During digestion, these compounds break down into 3-MCPD and glycidol. Research in rodents shows 3-MCPD primarily damages the kidneys and testes and can cause cancer. Glycidol has even clearer evidence of causing cancer in rodents. The International Agency for Research on Cancer classifies glycidol as a probable human carcinogen and 3-MCPD as a possible human carcinogen.
How much is too much? The European Food Safety Authority set a tolerable daily intake for 3-MCPD at 2 micrograms per kilogram of body weight, while the international food safety body JECFA allows up to 4 micrograms. For glycidol, JECFA determined that exposure levels for infants, children, and adults at the higher end of consumption may be a genuine health concern. These are tiny amounts, and people who eat a lot of processed foods made with refined palm oil are most likely to approach them.
Where Palm Oil Hides in Your Diet
Palm oil is the world’s most widely used vegetable oil, and it turns up in places you might not expect. The biggest sources in a typical grocery cart include:
- Biscuits, cookies, and baked snacks
- Chocolate and confectionery
- Instant noodles
- Chips and savory snacks
- Margarine and spreads
- Frozen meals and packaged pastries
- Flavored peanut butter and sweet spreads
Reading labels helps, but palm oil doesn’t always appear under its own name. It can be listed as palm kernel oil, palm fruit oil, palm stearine, palmitate, glyceryl, hydrogenated palm glycerides, or simply “vegetable oil” or “vegetable fat.” If a product is shelf-stable, creamy, and cheap, palm oil is a likely ingredient.

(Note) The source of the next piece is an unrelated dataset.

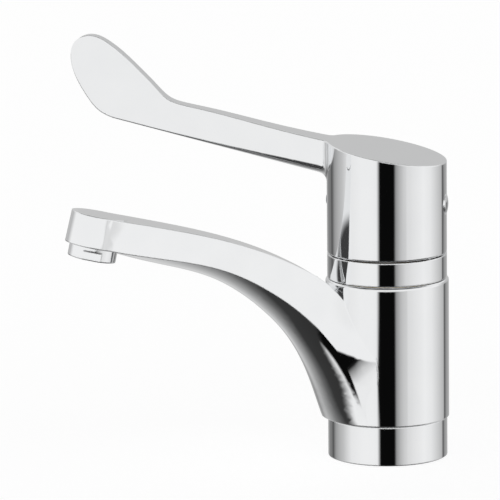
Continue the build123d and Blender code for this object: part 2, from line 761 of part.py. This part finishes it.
arm_end_half_width = spout_half_width - running_clearance
tip_top_half_width = arm_end_half_width - spout_tip_depth * tan(radians(spout_tip_taper))
tip_corner = outlet_centre - outlet_down * edge_round + Vector(arm_end_half_width, 0, 0)
top_edge = guide_curve(TOP_EDGE_shares, tip_top + Vector(tip_top_half_width, 0, 0))
crease = guide_curve(CREASE_shares, tip_corner)
keel = guide_curve(KEEL_shares, outlet_centre)
with BuildPart() as spout:
    for section in range(arm_section_count + 1):
        place = section / arm_section_count
        head = top_edge @ place
        corner = crease @ place
        foot = keel @ place
        middle = Vector(0, head.Y, head.Z)
        down = (foot - middle).normalized()
        depth = (foot - middle).length
        crease_depth = (corner - middle).dot(down)
        with BuildSketch(Plane(origin=middle, x_dir=(1, 0, 0), z_dir=Vector(1, 0, 0).cross(down))):
            with BuildLine():
                Polyline((-corner.X, crease_depth), (-head.X, 0), (head.X, 0), (corner.X, crease_depth))
                ThreePointArc((corner.X, crease_depth), (0, depth), (-corner.X, crease_depth))
            make_face()
    loft(ruled=False)
    with BuildSketch(outlet_plane):
        Circle(spout_half_width)
    extrude(amount=spout_tip_depth, taper=spout_tip_taper)
    with BuildSketch(Plane.XY.offset(sleeve_bottom - sleeve_height)):
        Rectangle(2 * spout_reach, 2 * spout_reach)
    extrude(amount=sleeve_height, mode=Mode.SUBTRACT)
    with BuildSketch(Plane.XY.offset(sleeve_bottom)):
        Circle(sleeve_radius)
    extrude(amount=sleeve_height)
    sleeve_rim = spout.edges().filter_by(GeomType.CIRCLE).filter_by_position(
        Axis.Z, sleeve_top - running_clearance, sleeve_top + running_clearance
    )
    fillet(sleeve_rim, sleeve_top_round)
    with BuildSketch(spout_side):
        with BuildLine():
            SagittaArc(
                (nose_inner_radius, sleeve_bottom), (nose_outer_radius, sleeve_bottom + nose_height), -nose_bulge
            )
            Polyline(
                (nose_outer_radius, sleeve_bottom + nose_height),
                (groove_reach, sleeve_bottom + nose_height),
                (groove_reach, sleeve_bottom - cut_overrun),
                (nose_inner_radius, sleeve_bottom - cut_overrun),
                (nose_inner_radius, sleeve_bottom),
            )
        make_face()
    revolve(axis=Axis.Z, mode=Mode.SUBTRACT)
    with BuildSketch(Plane.XY.offset(sleeve_bottom)):
        Circle(sleeve_bore_radius)
    extrude(amount=sleeve_height, mode=Mode.SUBTRACT)
    with BuildSketch(Plane.XY.offset(sleeve_bottom)):
        Polygon(
            (0, 0),
            (groove_reach * sin(groove_angle), groove_reach * cos(groove_angle)),
            (groove_reach * sin(groove_angle), groove_reach),
            (-groove_reach * sin(groove_angle), groove_reach),
            (-groove_reach * sin(groove_angle), groove_reach * cos(groove_angle)),
            align=None,
        )
        Circle(sleeve_bore_radius + stop_groove_depth, mode=Mode.INTERSECT)
    extrude(amount=stop_groove_height, mode=Mode.SUBTRACT)
    with BuildSketch(outlet_plane):
        Circle(aerator_radius + aerator_edge_round)
    extrude(amount=-2 * aerator_visible, mode=Mode.SUBTRACT)
    with BuildSketch(outlet_plane):
        Circle(outlet_radius)
    extrude(amount=outlet_depth, mode=Mode.SUBTRACT)
    with BuildSketch(outlet_plane):
        Circle(outlet_chamber_radius)
    extrude(amount=outlet_chamber_depth, mode=Mode.SUBTRACT)
    with BuildLine(spout_side) as water_way:
        Spline(*[(-spout_point(*share).Y, spout_point(*share).Z) for share in WATER_WAY_shares])
    with BuildSketch(Plane(origin=water_way.line @ 0, z_dir=water_way.line % 0)):
        Circle(channel_radius)
    sweep(path=water_way.line, mode=Mode.SUBTRACT)
finish(spout, "spout")

# Aerator housing screwed into the outlet, with two flats for a spanner
with BuildPart() as aerator_housing:
    with BuildSketch(outlet_plane.offset(-aerator_visible)):
        Circle(aerator_radius)
    extrude(amount=aerator_visible)
    fillet(aerator_housing.edges().group_by(Axis.Z)[0], aerator_edge_round)
    with BuildSketch(outlet_plane):
        Circle(aerator_thread_radius)
    extrude(amount=aerator_thread_length)
    with BuildSketch(outlet_plane.offset(-aerator_visible)):
        Circle(aerator_radius + cut_overrun)
        Rectangle(aerator_flat_width, 2 * spout_reach, rotation=-aerator_flat_turn, mode=Mode.SUBTRACT)
    extrude(amount=aerator_flat_height, mode=Mode.SUBTRACT)
    with BuildSketch(outlet_plane.offset(-aerator_visible)):
        Circle(aerator_thread_radius - aerator_wall - aerator_lip)
    extrude(amount=aerator_visible + aerator_thread_length, mode=Mode.SUBTRACT)
    with BuildSketch(outlet_plane.offset(-aerator_visible + aerator_lip)):
        Circle(aerator_thread_radius - aerator_wall)
    extrude(amount=aerator_visible + aerator_thread_length, mode=Mode.SUBTRACT)
finish(aerator_housing, "aerator_housing")

# Jet former: a plastic plug with a square grid of holes
with BuildPart() as aerator_insert:
    with BuildSketch(outlet_plane.offset(-aerator_visible + aerator_lip)):
        Circle(aerator_thread_radius - aerator_wall - insert_clearance)
        with GridLocations(insert_pitch, insert_pitch, insert_count, insert_count):
            Rectangle(insert_hole, insert_hole, mode=Mode.SUBTRACT)
    extrude(amount=insert_height)
finish(aerator_insert, "aerator_insert")

# Rubber washer between the aerator and the ledge in the outlet
with BuildPart() as aerator_washer:
    with BuildSketch(outlet_plane.offset(aerator_thread_length)):
        Circle(aerator_thread_radius)
        Circle(aerator_thread_radius - washer_wall, mode=Mode.SUBTRACT)
    extrude(amount=washer_height)
finish(aerator_washer, "aerator_washer")
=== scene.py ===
from math import cos, pi, radians, sin

import bpy
from mathutils import Matrix, Vector

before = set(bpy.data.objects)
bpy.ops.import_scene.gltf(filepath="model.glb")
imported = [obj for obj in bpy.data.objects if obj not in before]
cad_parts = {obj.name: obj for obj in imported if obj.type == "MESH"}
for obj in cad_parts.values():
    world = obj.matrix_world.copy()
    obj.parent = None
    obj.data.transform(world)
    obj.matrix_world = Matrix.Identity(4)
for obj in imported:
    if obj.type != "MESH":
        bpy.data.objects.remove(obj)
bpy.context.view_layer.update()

# Camera, measured against the photograph: metres, degrees and, for the sensor, millimetres
camera_azimuth = 71.0
camera_distance = 3.1003
camera_height = 0.7094
camera_pitch = 11.037
camera_yaw = 1.267
camera_roll = 0.493
camera_focal_pixels = 6311.0
camera_reach = 50.0
picture_size = 500
sensor_width = 36.0

# Studio round the tap, as the polish mirrors it.
# Walls at eye level: degrees to the right of the camera's azimuth, and the light there
wall_lights = [
    (-180.0, 0.60),
    (-165.0, 0.45),
    (-150.0, 0.23),
    (-138.0, 0.19),
    (-132.0, 0.08),
    (-126.0, 0.20),
    (-120.0, 0.33),
    (-108.0, 0.45),
    (-96.0, 0.55),
    (-84.0, 0.72),
    (-75.0, 0.84),
    (-50.0, 0.90),
    (-30.0, 0.90),
    (-20.0, 0.88),
    (-17.0, 0.45),
    (-14.0, 0.003),
    (13.5, 0.003),
    (17.0, 0.30),
    (24.0, 0.48),
    (36.0, 0.70),
    (50.0, 0.80),
    (75.0, 0.90),
    (92.0, 0.84),
    (108.0, 0.68),
    (130.0, 0.48),
    (134.0, 0.10),
    (138.0, 0.14),
    (142.0, 0.28),
    (165.0, 0.46),
    (180.0, 0.56),
]
# The same higher up, where the dark gap on the camera's side has ended
high_wall_lights = [
    (-180.0, 0.60),
    (-130.0, 0.50),
    (-105.0, 0.91),
    (105.0, 0.91),
    (130.0, 0.50),
    (180.0, 0.56),
]
# Ground: share of the way from far behind the tap to right before the camera, and the light there
ground_lights = [(0.0, 0.72), (0.12, 0.62), (0.3, 0.36), (0.5, 0.14), (0.65, 0.04), (1.0, 0.03)]
# Heights are the sine of the elevation at which one zone ends and the next begins
ground_end = -0.50
walls_start = -0.34
gap_end = -0.13
high_walls_start = -0.09
walls_end = 0.26
upper_start = 0.45
upper_end = 0.70
zenith_start = 0.80
upper_light = 0.86
zenith_light = 0.05

# Floor: metres across, and how much of its white is its own light
floor_size = 6.0
floor_sides = 96
floor_own_light = 0.78
floor_albedo = 0.42
floor_roughness = 0.9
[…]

Red Palm Oil vs. Refined Palm Oil
Unrefined red palm oil, the kind sold in small bottles at specialty stores, retains its natural carotenoids and tocotrienols. Some small studies suggest these compounds offer antioxidant and anti-inflammatory benefits. The oil has a deep orange-red color and a distinctive earthy flavor, and it’s a traditional cooking fat in West African and Southeast Asian cuisines.
But even red palm oil is still 44% saturated fat. The antioxidant content doesn’t cancel out the cholesterol-raising effect of palmitic acid. And the vast majority of palm oil people actually eat is the refined version found in processed foods, which has neither the antioxidants nor a particularly favorable fat profile.
How Palm Oil Compares to Other Oils
Palm oil sits in the middle of the spectrum between clearly harmful fats and clearly beneficial ones. It’s better than partially hydrogenated oils (trans fats), which the FDA effectively banned from the food supply because of their severe cardiovascular risks. In fact, palm oil often replaced trans fats in processed foods after those bans took effect.
But it’s significantly worse than olive oil, which is about 73% monounsaturated fat and consistently linked to lower heart disease risk. Canola oil (roughly 63% monounsaturated) and sunflower oil (high in polyunsaturated fat) are also better choices for everyday cooking. Coconut oil, for comparison, is even higher in saturated fat than palm oil at around 82%, making palm oil the less problematic option between those two.
Practical Takeaways
An occasional product containing palm oil is not going to meaningfully affect your health. The risk comes from cumulative exposure, eating it in multiple processed foods every day without realizing it. That pattern raises your saturated fat intake and increases your exposure to refining contaminants simultaneously.
If you want to reduce your palm oil intake, the most effective strategy is simply eating fewer packaged and processed foods. When you cook at home, olive oil, avocado oil, or canola oil are better options for both your cholesterol levels and your exposure to processing contaminants. When buying packaged products, checking ingredient lists for “palm” or “palmitate” gives you a quick filter, though the generic terms “vegetable oil” and “vegetable fat” can still hide it.